La Maison De Mon Rêve sounds as innocently offbeat as you’d expect. The Casadys draw on old, creaky Delta blues, lo-fi triphop beats, dreamlike found sounds, naive folky gospel and a layering of divergent vocal techniques that sounds like different characters with different personalities are chiming in on a hallucinatory children’s chorus.

The result is a surreal, spiritual fusion that has ties to the genre-hopping indie opuses of the Fiery Furnaces and the Unicorns – not exactly what you’d expect from a classically trained aspiring opera diva.

“Bianca caught me at a very interesting moment,” Sierra offers. “I was working on this idea of being an opera star. I’ve always been really into serious drama and serious passion. Certainly the classical society takes itself too seriously, and obviously I don’t fit in with them very well. But there was something about the gothic drama of it the seriousness was like a drug to me.

“Still,” she continues, “there was a part of me that needed to move away from that.”

One thing that sets CocoRosie apart from their self-consciously quirky indie peers, however, is the wobbly social satire of their lyrics. Buried amidst Bianca’s cryptic stream-of-consciousness scribblings about Rilke, angels and rainbow Skittles, you can hear raw critiques of the status quo.

At times, her writing teeters on the edge of maudlin, as in the album-closing Lyla, which tells the sad story of a young prostitute. More complicated is the wispy spiritual hymn Jesus Loves Me, a sharp stab at the hypocrisy of Christian extremists that sounds like it was cribbed from Alan Lomax’s field recordings.
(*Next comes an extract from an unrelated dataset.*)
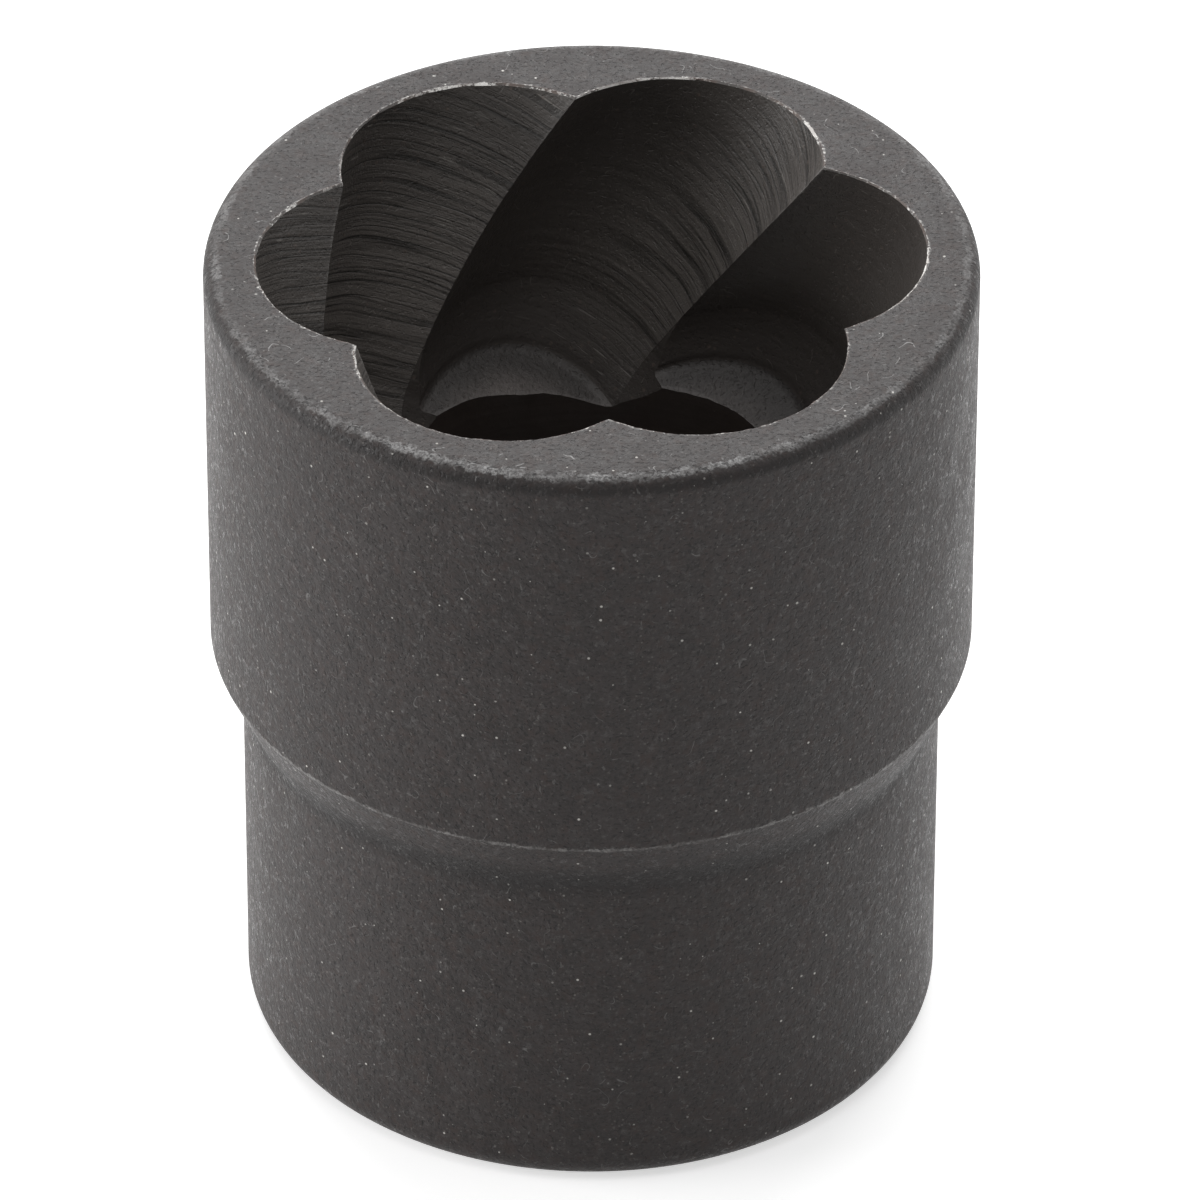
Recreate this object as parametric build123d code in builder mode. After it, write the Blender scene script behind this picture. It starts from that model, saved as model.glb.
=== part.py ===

While it’s a terribly beautiful song that gets the job done, Bianca’s inclusion of the controversial n-word in the lyrics is a dicey choice for non-black folks.

“I never felt weird about using it in the lyrics,” she plainly states. “A few times when we’ve played in music stores, they asked us not to say it. I guess they didn’t feel very confident in our message. It’s pointing out the exclusivity of Christianity. It may not have been prevalent in my home, but it’s so embedded in the culture of America.”